Pick out every line holding the string "names" and copy it.
── EXCERPTED RECORDS ──
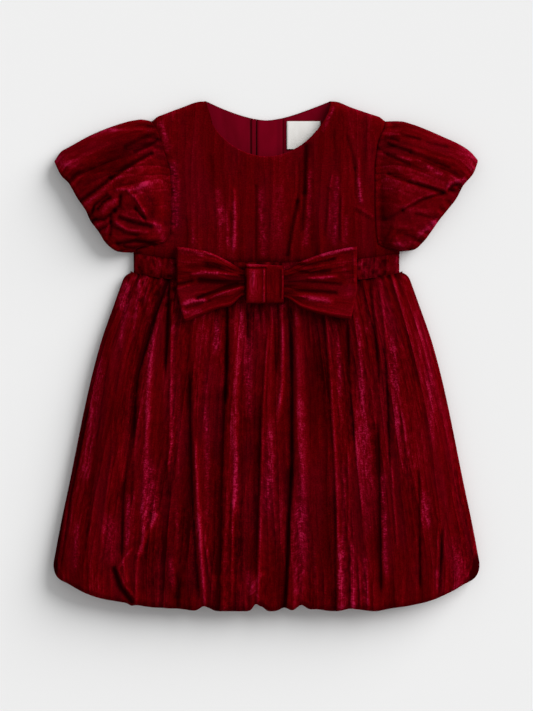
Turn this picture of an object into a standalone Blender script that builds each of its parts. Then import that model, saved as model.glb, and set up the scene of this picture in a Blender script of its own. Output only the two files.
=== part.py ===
"""Toddler party dress in crushed velvet, laid flat on its back.

Lengths are in millimetres until a point is placed. X runs to the right of the dress as it is
looked down on, Y towards the neck, and Z up from the surface that it lies on.
"""

from collections import namedtuple
from math import acos, cos, exp, hypot, pi, sin, sqrt

import bmesh
import bpy
from mathutils import Vector

MM = 0.001

# the whole dress
HALF_WIDTH = 191.4          # hem corner, out from the middle
HALF_LENGTH = 229.0         # neck point or hem, out from the middle
VELVET = 1.6                # wall of the pile cloth
LINING = 1.0                # wall of the smooth lining
SEAM = 0.3                  # gap between two sewn edges
SEAM_HEIGHT = 5.0           # where a front panel meets its back panel
STRIP = 0.6                 # short upright strip along such an edge
FRONT_EDGE = SEAM_HEIGHT + SEAM / 2 + STRIP
BACK_EDGE = SEAM_HEIGHT - SEAM / 2 - STRIP
BACK_ROUND = 7.0            # how far in from its edge a back panel leaves the surface

# waistband
BAND_HALF = 119.4
BAND_HEIGHT = 8.6
BAND_ROUND = 26.0
BAND_TOP, BAND_TOP_LIFT = 84.2, 8.0
WAIST, WAIST_LIFT = 66.2, 8.0

# skirt
SKIRT_ROUND = 68.0
FRONT_LIP, SIDE_ROLL = 11.0, 3.0
HEM_TURN_UP = 18.0
CORNER_START, CORNER_SLOPE, CORNER_ROUND = 100.0, 12.0, 28.0
HEM_PINCH = 0.35            # how far a valley pulls the hem in, as a share of its depth
VALLEY_POWER = 0.6          # below 1, a valley is narrow and the cloth between is broad
HEM_START = 30.0            # how far above the lowest point the outside ends, in reckoning folds
# shares of the skirt's length: where it is fully rounded, where crests are full, and where the
# depths of a valley's three stations are reached
FULLY_ROUND, CRESTS_FULL = 0.3, 0.2
DEEP_AT_WAIST, DEEP_AT_MIDDLE, DEEP_AT_HEM = 0.1, 0.5, 0.93
SEWN_DEPTH = 0.3            # share of a valley's waist depth that is left at the seam itself

# neck and shoulders
NECK_HALF, NECK_DROP, NECK_POWER = 54.6, 47.0, 1.85
FRONT_NECK_START = 225.6
BACK_NECK_DROP = 17.5
FRONT_COLUMNS, SHOULDER_COLUMNS = 22, 6
SHOULDER_OUT, SHOULDER_FALL, SHOULDER_CROWN = 103.4, 18.6, 2.2
SHOULDER_ROUND = 11.0
OVER_NECK = 1.3             # slope of the shoulder line where it is carried on over the neck
OPENING_X = -11.6           # centre-back opening

# bow
KNOT_LEFT, KNOT_RIGHT, KNOT_LOW, KNOT_HIGH = -19.5, 15.6, 46.8, 82.3
KNOT_RISE = 9.6
KNOT_SLANT = 1.8            # the knot's top edge drops this much towards the right
KNOT_PLEAT, KNOT_PLEAT_AT, KNOT_CROWN = 1.2, 0.56, 0.6
LOOPS_MEET = -2.0
LOOP_TOP, LOOP_TOP_IN_KNOT, LOOP_IN_KNOT = 5.4, 7.0, 2.6
LOOP_PUFF, LOOP_END_ROUND = 2.6, 1.6
LOOP_PLEATS, LOOP_PLEAT = 3.5, 1.1
TUCKED_TO, TUCK_POWER = 0.36, 6         # share of a loop that is drawn into the knot, and how sharply
PUFF_END, PUFF_FLAT, PLEAT_FADE = 1.15, 0.6, 0.7
KNOT_CORNER = 0.45                      # below 1, the wrapped band is squarer than an ellipse

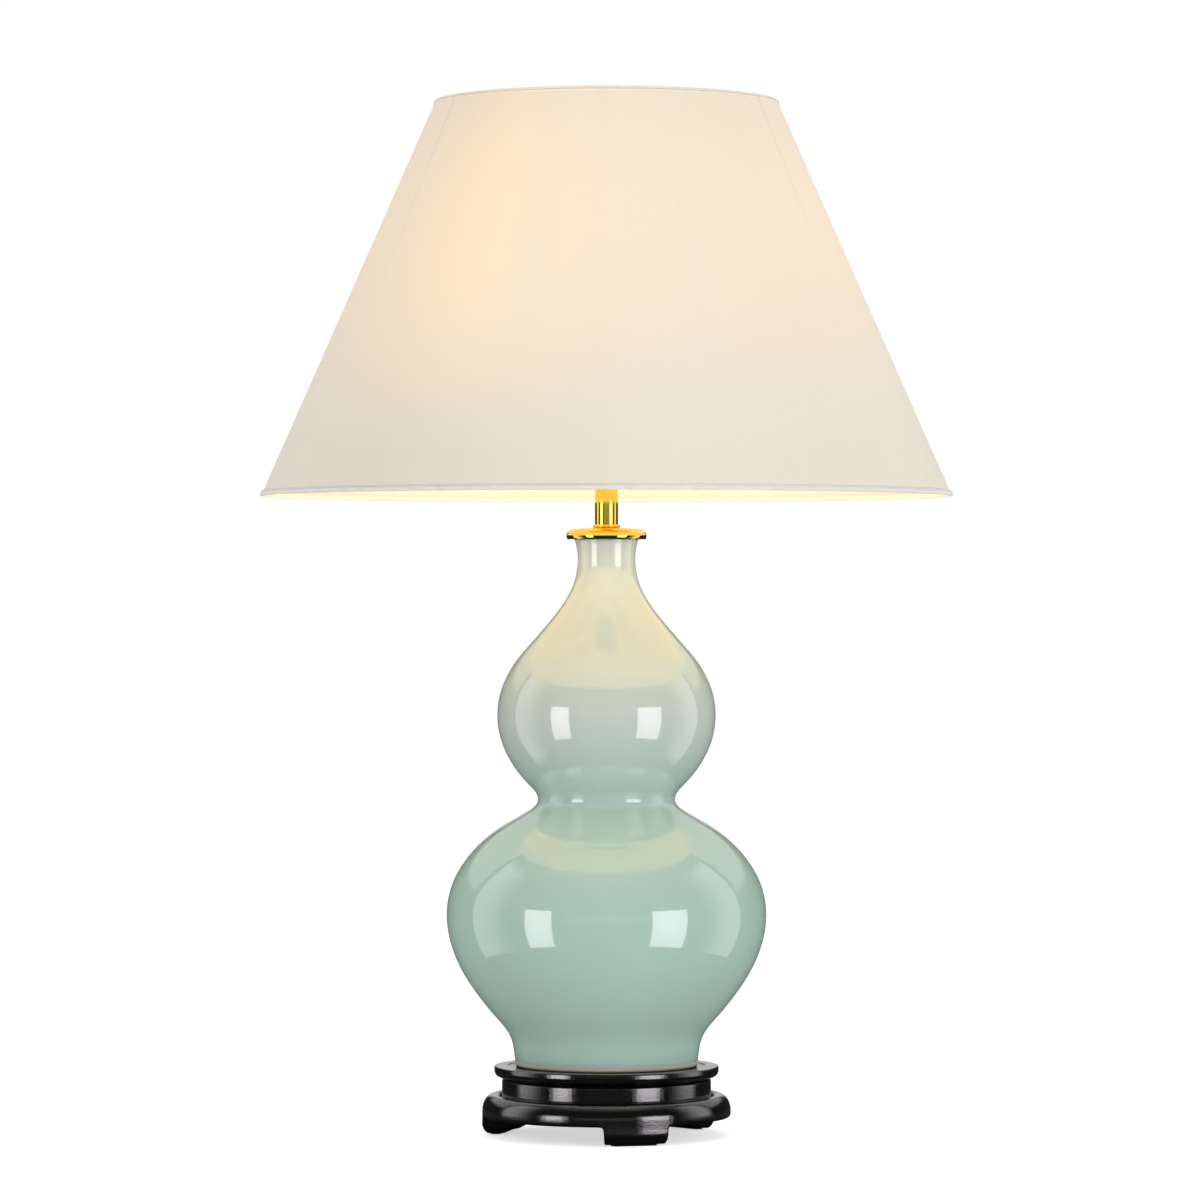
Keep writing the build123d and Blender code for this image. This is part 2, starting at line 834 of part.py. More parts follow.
def bulb_screw():
    """The bulb's metal screw base."""
    top = bulb_thread_bottom + bulb_thread_height
    wall = bulb_shell_wall
    bore = bulb_neck_radius + bulb_cement_gap
    outline = Polyline(
        (bulb_insulator_radius, bulb_thread_bottom),
        (bulb_thread_radius - bulb_shell_round, bulb_thread_bottom),
        (bulb_thread_radius, bulb_thread_bottom + bulb_shell_round),
        (bulb_thread_radius, glass_bottom - wall),
        (bulb_neck_radius + wall, glass_bottom),
        (bulb_neck_radius + wall, top),
        (bore, top),
        (bore, glass_bottom - 2 * bulb_cement_gap),
        (bulb_thread_radius - wall, glass_bottom - bulb_shell_round),
        (bulb_thread_radius - wall, bulb_thread_bottom + wall),
        (bulb_insulator_radius, bulb_thread_bottom + wall),
        close=True,
    )
    return turned(outline)


def bulb_insulator():
    """The black glass button between screw base and tip."""
    low = bulb_bottom + bulb_tip_height
    outline = Polyline(
        (0, low),
        (bulb_tip_radius + bulb_tip_flare + bulb_insulator_margin, low),
        (bulb_insulator_radius, bulb_thread_bottom),
        (bulb_insulator_radius, bulb_thread_bottom + bulb_shell_wall),
        (0, bulb_thread_bottom + bulb_shell_wall),
        close=True,
    )
    return turned(outline)


def bulb_tip():
    """The solder contact at the bulb's end."""
    top = bulb_bottom + bulb_tip_height
    outline = Polyline(
        (0, bulb_bottom),
        (bulb_tip_radius, bulb_bottom),
        (bulb_tip_radius + bulb_tip_flare, top),
        (0, top),
        close=True,
    )
    return turned(outline)


def bulb_filament():
    """The glass mount with its two leads and the filament between them."""
    base = bulb_thread_bottom + bulb_shell_wall
    level = bulb_bottom + filament_level
    mount = turned(
        Polyline(
            (0, base),
            (stem_glass_radius, base),
            (stem_glass_top_radius, base + stem_glass_height),
            (0, base + stem_glass_height),
            close=True,
        )
    )
    lead_foot = Vector(0, 0, base + stem_glass_height - stem_glass_grip)
    top = Vector(0, 0, level + filament_rise)
    lead = RegularPolygon(filament_lead_radius, filament_sides)
    coil = RegularPolygon(filament_radius, filament_sides)
    for side in (-1, 1):
        end = Vector(side * filament_spread, 0, level)
        mount += rod(lead_foot, end, lead)
        mount += rod(end, top, coil)
    return mount


pieces = [
    foot_pads, stand_apron, stand_collar, stand_tray, vase_seat_ring, vase, neck_plug,
    threaded_rod, base_washer, lock_washer, base_nut, cable_bushing,
    vase_cap, stem_collet, stem_tube, jam_nut,
    holder_cap, holder_skirt, holder_core, screw_socket, centre_contact, terminal_screws,
    switch_block, switch_bar, shade_ring_lower, shade_ring_upper,
    shade_fabric, shade_liner, bottom_hem, top_hem, bottom_wire_hoop, top_wire_hoop,
    carrier_ring, arms,
    bulb_glass, bulb_screw, bulb_insulator, bulb_tip, bulb_filament,
]

os.makedirs("parts", exist_ok=True)
for piece in pieces:
    shape = piece()
    if isinstance(shape, list):
        shape = Compound(children=[solid for copy in shape for solid in copy.solids()])
    export_step(shape, f"parts/{piece.__name__}.step")
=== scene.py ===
import json
from math import cos, hypot, pi, radians, sin

import bmesh
import bpy
import numpy as np
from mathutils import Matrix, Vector


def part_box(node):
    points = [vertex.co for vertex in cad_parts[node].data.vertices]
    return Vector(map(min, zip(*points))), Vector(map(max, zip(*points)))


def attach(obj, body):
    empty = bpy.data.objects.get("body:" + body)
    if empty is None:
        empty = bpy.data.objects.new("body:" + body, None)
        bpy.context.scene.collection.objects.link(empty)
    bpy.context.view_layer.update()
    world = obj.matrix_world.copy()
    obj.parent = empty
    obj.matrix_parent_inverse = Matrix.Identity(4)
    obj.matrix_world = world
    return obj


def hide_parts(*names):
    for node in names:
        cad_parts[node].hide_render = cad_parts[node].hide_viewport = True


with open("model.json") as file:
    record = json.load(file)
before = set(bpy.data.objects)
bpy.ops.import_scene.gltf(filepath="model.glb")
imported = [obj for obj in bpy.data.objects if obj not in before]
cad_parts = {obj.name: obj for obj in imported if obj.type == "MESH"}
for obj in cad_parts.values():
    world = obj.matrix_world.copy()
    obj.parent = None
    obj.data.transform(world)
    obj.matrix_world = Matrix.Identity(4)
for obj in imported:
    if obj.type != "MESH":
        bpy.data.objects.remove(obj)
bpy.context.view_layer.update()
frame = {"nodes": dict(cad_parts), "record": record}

# The looks of the lamp, over the CAD frame. Metres. +Z is up, the camera looks along +Y.

MM = 0.001
NODES = frame["nodes"]

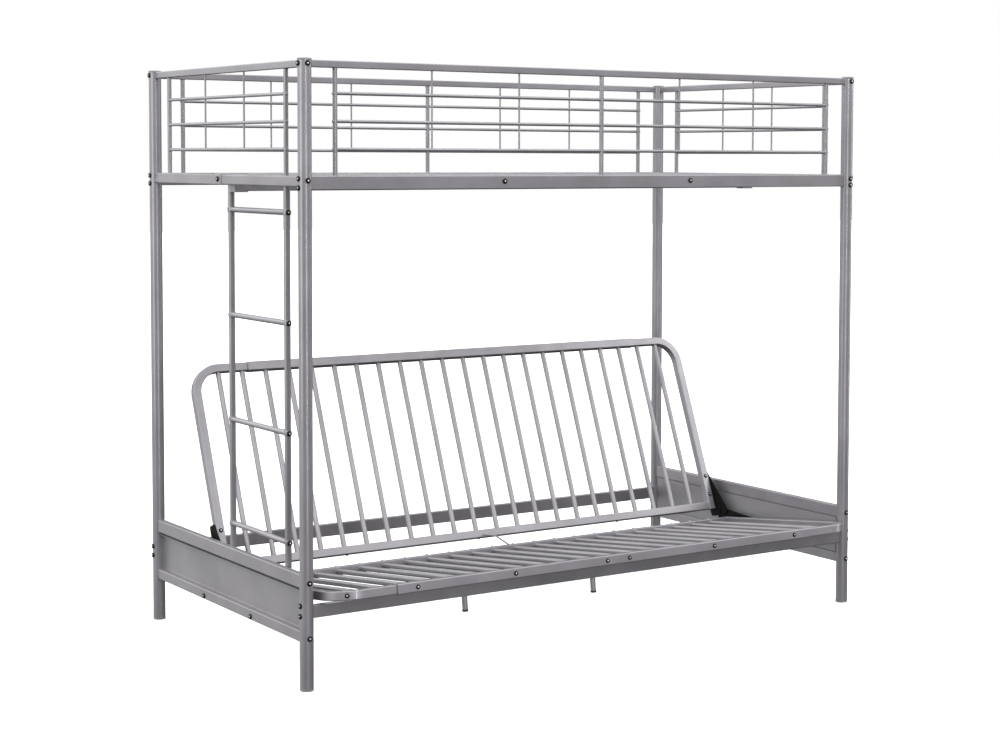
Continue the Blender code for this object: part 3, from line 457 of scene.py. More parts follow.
def folded_sheet(low, high, is_open):
    """A sheet folded round a block, without the faces that pass a test."""
    size = sizes()
    sheet = block(low, high)
    shape(sheet, "FACE")
    choose(sheet, "faces", is_open)
    bpy.ops.mesh.delete(type="FACE")
    bpy.ops.mesh.select_mode(type="EDGE")
    choose(sheet, "edges", lambda edge: len(edge.link_faces) == 2)
    bpy.ops.mesh.bevel(offset=size.fold, segments=4, affect="EDGES")
    leave()
    apply_modifier(sheet, "SOLIDIFY", thickness=size.sheet, offset=-1)
    return sheet


def circle_outline(point, ahead, radius, sides):
    """An open circle round a point, facing ahead."""
    deselect()
    bpy.ops.mesh.primitive_circle_add(vertices=sides, radius=radius, fill_type="NOTHING", location=point,
                                      rotation=ahead.to_track_quat("Z", "Y").to_euler())
    outline = set_down(bpy.context.object)
    shape(outline)
    choose_all()
    return outline


def round_bar(points, radius, sides, bend=0.0, steps=0, rounding=0.0):
    """A round bar along points."""
    points = [Vector(point) for point in points]
    outline = circle_outline(points[0], points[1] - points[0], radius, sides)
    return carried(outline, points, bend, steps, rounding)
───
▸ **SOLUTION TO THIS PROBLEM**:
def hide_parts(*names):
    for node in names:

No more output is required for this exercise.